The waste is flowing into the harbour from 41 points around the inner city suburbs almost every time it rains.

And thereare fears the overflows - unusually frequent for a developed nation - will get even worse with at least 800 new homes due to be built in the next three years in the inner suburbs where combined stormwater/sewer pipes are now more than a century old.

Auckland councillor Mike Lee, who represents the inner-city Waitemata ward, said the council was being "extremely reckless" by approving new homes in special housing areas served by ageing infrastructure under fast-track procedures aimed at solving the city's housing crisis.

"They are pushing ahead with developments well in excess of our carrying capacity," he said.

Auckland University wastewater engineer Dr Lokesh Padhye said many world cities faced issues with combined stormwater and sewer pipes, which were seen as a great advance when they replaced open street sewers in the early 1900s.

But Auckland now lagged behind its peers.

"Many developed countries are facing these issues, but there have been a lot of mitigating measures taken for the last two or three decades," he said.

"The frequency of overflows [in Auckland] is a little bit of a concern, especially considering that Auckland wants to be the most liveable city in the world."

About 16,000 homes, mainly in the inner western suburbs, are still served by the old combined pipes where rainwater flushes sewage out to natural waterways every time the city gets more than 5mm of rain.

Watercare this week provided the Weekend Herald a map of 41 overflow sites, from Blockhouse Bay in the west around to Tamaki in the east, which spill at least 12 times a year and flush out at least 10,000cu m a year - equivalent to four Olympic swimming pools - of mixed stormwater and sewage.

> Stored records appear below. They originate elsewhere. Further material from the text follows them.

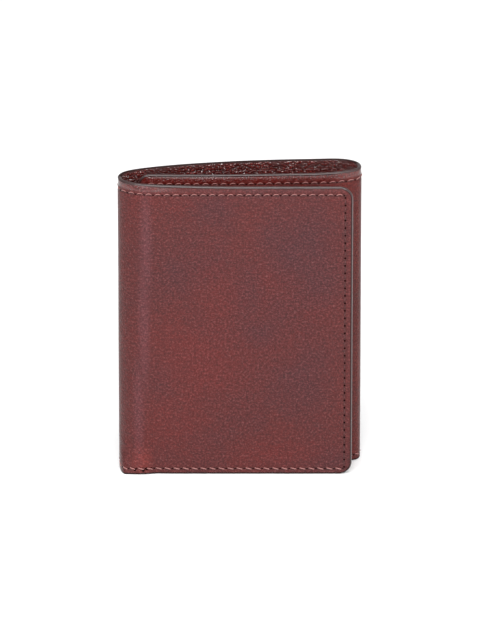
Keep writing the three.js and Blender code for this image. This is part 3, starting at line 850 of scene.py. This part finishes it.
for pair, spec in PAIRS.items():
    # each piece takes over at its neighbour's last hole
    first = max((run for run in seam_runs if run < spec.low), default=spec.low)
    runs = [run for run in seam_runs if first <= run < spec.high]
    outside, inside = [], []
    for z, style in SEAM_STYLES.items():
        points = [(run, z) for run in runs]
        outside.append(Row(points, outer_face, 1, **style))
        inside.append(Row(points, lining_face, -1, slant=0.10, radius=0.13, rise=0.22,
                          hole=0.2, arch=0.4))
    add_stitches(f"seam_stitches_{pair}", outside, THREAD, pair=pair,
                 replaces=SEAM_REPLACES[pair])
    add_stitches(f"lining_stitches_{pair}", inside, THREAD_DIM, pair=pair)
    if pair in COLUMNS:
        column_run, thread, style = COLUMNS[pair]
        points = [(column_run, z) for z in column_heights]
        add_stitches(f"edge_stitches_{pair}",
                     [Row(points, outer_face, 1, **style),
                      Row(points, lining_face, -1, slant=0.05, radius=0.15, rise=0.28, hole=0)],
                     thread, pair=pair)

# four loose needle holes by the left fold's foot, drawn as painted-shade discs: (x, z)
END_HOLES = ((-35.9, 1.9), (-33.0, 1.7), (-31.9, 2.3), (-30.3, 2.2))
add_stitches("seam_end_holes",
             [Row([(run_at_x(x, 50, 78), z)], outer_face, 1, slant=0.0, radius=0.1, rise=0.1,
                  hole=0.52) for x, z in END_HOLES], HOLE_PAINTED_SHADE, pair="front")


def pocket_side_rows(stack):
    """Seams up both sides of a pocket stack, each length on the innermost leaf there."""
    rows = []
    cuts = [LAYER_FOOT, *reversed(stack.lips.values())]
    start, end = stack.ends
    for run, edge in zip((start + 1.1, end - 1.1), stack.edges):
        for k, (low, high) in enumerate(zip(cuts[:-1], cuts[1:])):
            leaves_under = len(stack.lips) - 1 - k
            depth = edge + PLY_GAP + leaves_under * (LEAF + PLY_GAP) + LEAF
            low, high = low + 1.2, high - 0.9
            count = max(2, int(round((high - low) / 2.8)) + 1)
            rows.append(Row([(run, z) for z in np.linspace(low, high, count)],
                            level_face(depth), -1, slant=0.03, radius=0.14, rise=0.27, hole=0.2))
    return rows


for side, stack in STACKS.items():
    add_stitches(f"pocket_stitches_{side}", pocket_side_rows(stack), THREAD, body=stack.body)


# ------------------------------------------------------------------ window pocket
def run_z_from_world(obj):
    """Developed coordinates of a frame node on the inner flap, read from its place."""
    points = np.array([v.co for v in obj.data.vertices]) * 1e3
    runs = np.linspace(180, END, 900)
    curve_x = on_curve(runs)[:, 0] + SHIFT[0]
    return np.array([(runs[np.argmin((curve_x - x) ** 2)], z) for x, _, z in points])


for name, material in (("id_window_frame", POCKET), ("id_window_film", FILM)):
    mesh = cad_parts[name].data
    mesh.materials.clear()
    mesh.materials.append(material)
    run_z = run_z_from_world(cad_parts[name])
    while mesh.uv_layers:
        mesh.uv_layers.remove(mesh.uv_layers[0])
    set_developed_uv(mesh, run_z)
    for polygon in mesh.polygons:
        polygon.use_smooth = False
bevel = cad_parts["id_window_frame"].modifiers.new("edge", "BEVEL")
bevel.width, bevel.segments = 0.00012, 2
bevel.limit_method, bevel.angle_limit = "ANGLE", math.radians(50)

WINDOW_MID = (run_at_x(31.5, 180, 200) + run_at_x(-28.5, 240, END)) / 2
SEAM_LEFT, SEAM_RIGHT = WINDOW_MID + 25, WINDOW_MID - 25
WINDOW_DEPTH = 2.83   # depth the window stitches lie on
corners = [(SEAM_RIGHT, 12), (SEAM_LEFT, 12), (SEAM_LEFT, 90), (SEAM_RIGHT, 90), (SEAM_RIGHT, 12)]
rows = []
for first, last in zip(corners[:-1], corners[1:]):
    count = int(round(math.dist(first, last) / 2.8))
    rows.append(Row(np.linspace(first, last, count + 1), level_face(WINDOW_DEPTH), -1,
                    slant=0.04, radius=0.14, rise=0.30, hole=0))
add_stitches("window_stitches", rows, THREAD, body="inner_flap", replaces=["id_window_stitching"])

# ------------------------------------------------------------------ studio (metres)
bpy.ops.mesh.primitive_plane_add(size=6.0, location=(0, 0, 0))
floor = bpy.context.object
floor.name = "floor"
floor.data.materials.append(Shader("paper_floor").surface(
    Base_Color=(0.93, 0.93, 0.93, 1), Roughness=0.9, Specular_IOR_Level=0.1))

world = bpy.data.worlds.new("studio")
bpy.context.scene.world = world
world.use_nodes = True
background = world.node_tree.nodes["Background"]
background.inputs["Color"].default_value = (1, 1, 1, 1)
background.inputs["Strength"].default_value = 0.55


def aim(obj, location, target):
    obj.location = location
    way = Vector(target) - Vector(location)
    obj.rotation_euler = way.to_track_quat("-Z", "Y").to_euler()
    bpy.context.scene.collection.objects.link(obj)


def area(name, location, aim_z, size, power, size_y=None):
    """Area light aimed at a height on the z axis."""
    light = bpy.data.lights.new(name, "AREA")
    light.energy, light.size = power, size
    if size_y:
        light.shape, light.size_y = "RECTANGLE", size_y
    aim(bpy.data.objects.new(name, light), location, (0, 0, aim_z))


area("key", (-0.42, -0.62, 0.80), aim_z=0.05, size=0.13, power=5.0)
area("front", (-0.12, -0.95, 0.58), aim_z=0.1, size=0.46, power=4.6, size_y=0.11)
area("fill", (0.8, -0.6, 0.5), aim_z=0.05, size=0.8, power=3.0)
area("top", (0.05, -0.30, 0.95), aim_z=0.1, size=0.5, power=4.2)
area("spark", (0.38, -0.88, 0.66), aim_z=0.1, size=0.13, power=4.5, size_y=0.08)

DISTANCE, ELEVATION = 3.0, math.radians(24)
VIEW_WIDTH = 0.16365   # width seen at the target
TARGET = Vector((0.00024, -0.01173, 0.0581))
lens = bpy.data.cameras.new("camera")
camera = bpy.data.objects.new("camera", lens)
back_off = Vector((0, -math.cos(ELEVATION) * DISTANCE, math.sin(ELEVATION) * DISTANCE))
aim(camera, TARGET + back_off, TARGET)
lens.sensor_fit = "HORIZONTAL"
lens.sensor_width = 36
lens.lens = 36 * DISTANCE / VIEW_WIDTH
lens.clip_end = 20
bpy.context.scene.camera = camera
bpy.context.scene.view_settings.view_transform = "Standard"
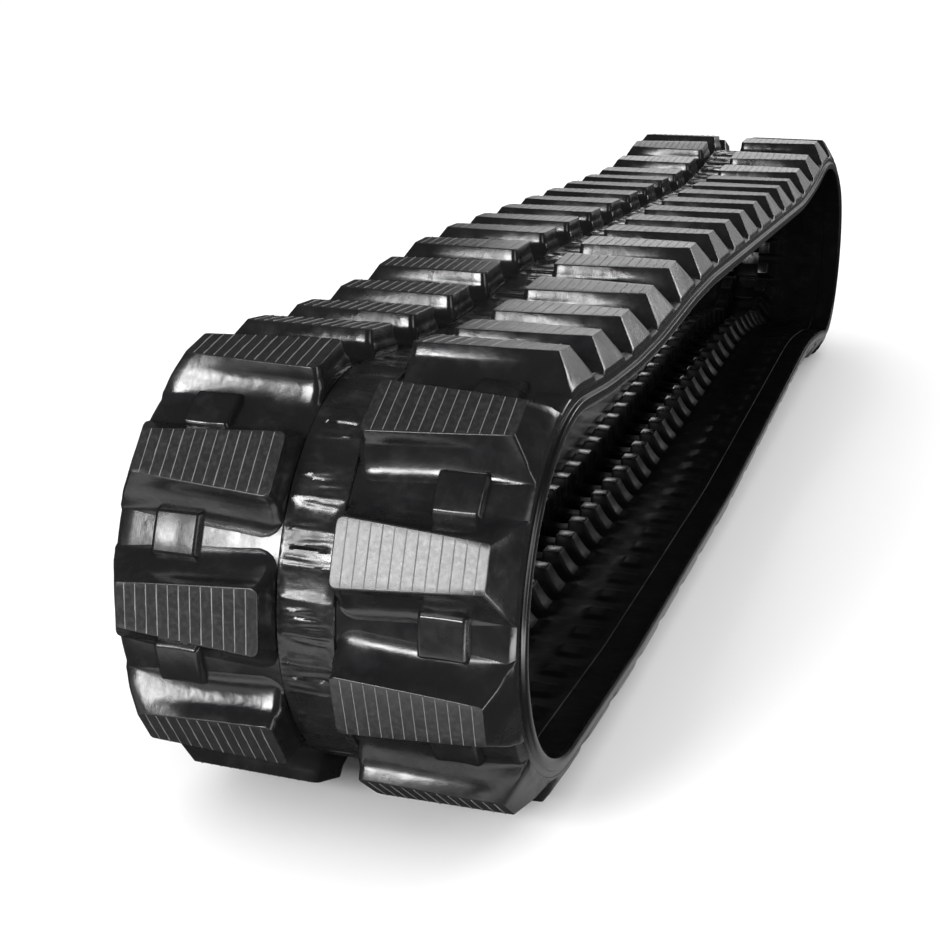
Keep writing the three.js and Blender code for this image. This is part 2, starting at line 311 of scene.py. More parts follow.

A 2012 study found that two of the worst overflow points, at Lyon Ave and Haverstock Rd in Sandringham, spilled more than 100 times a year "in the order of 1 million cu m " - equivalent to three times the daily throughput of the regional sewageplant at Mangere.

Herne Bay resident Kate Stanton, who is part of a group opposing a new five-storey, 69-unit apartment block planned to replace the Gables tavern which closed last weekend, pointed to signs warning against swimming at Cox's Bay and Meola Reef as evidence that the old network could not cope with more growth.

"The tipping point is when you have to say the tide is not dealing with it and we have to put up signs saying don't go in the water," she said.

Environmental consultant Brett Stansfield said contaminated water could cause gastroenteritis, respiratory illness and other health problems.

Watercare has a $1.7 billion plan to build new "interceptor" pipes and feeder sewers that will reduce wet-weather overflows from the area from St Mary's Bay to Blockhouse Bay by 91 per cent, from 2.2 million to 190,000cu m a year, by 2035.

But the agency has abandoned a target set by the old Auckland City Council in 2008 to "eliminate combined sewer overflows by 2021".

The new Super City's Healthy Waters general manager Craig Mcilroy said it would cost $1.5 billion, on top of the $1.7 billion already planned for the new interceptors and feeder sewers, to build separate stormwater pipes for all 16,000 homes in the old combined network.

It would also cause "massive" disruption, and would not be as cost-effective as upgrading the combined pipes feeding into the new interceptors.

"Wholesale comprehensive separation doesn't make economic sense or social sense," he said.

Equally, he said: "Overflows can be reduced to the extent that they compromise public safety or the ecological health of our waterways. However it would not be a wise use of ratepayer money to completely eliminate them as extreme weather events, which cannot be contained in the network, will occur from time to time."

But Lee called for a halt to new developments such as the Gables apartments until the overflows in the old combined network were dealt with.

"We are forging on with infill and high-rise in that area when we know it's environmentally reckless," he said. "We are willing to pay the social and environmental cost of polluting the harbour for everybody just so development can go ahead."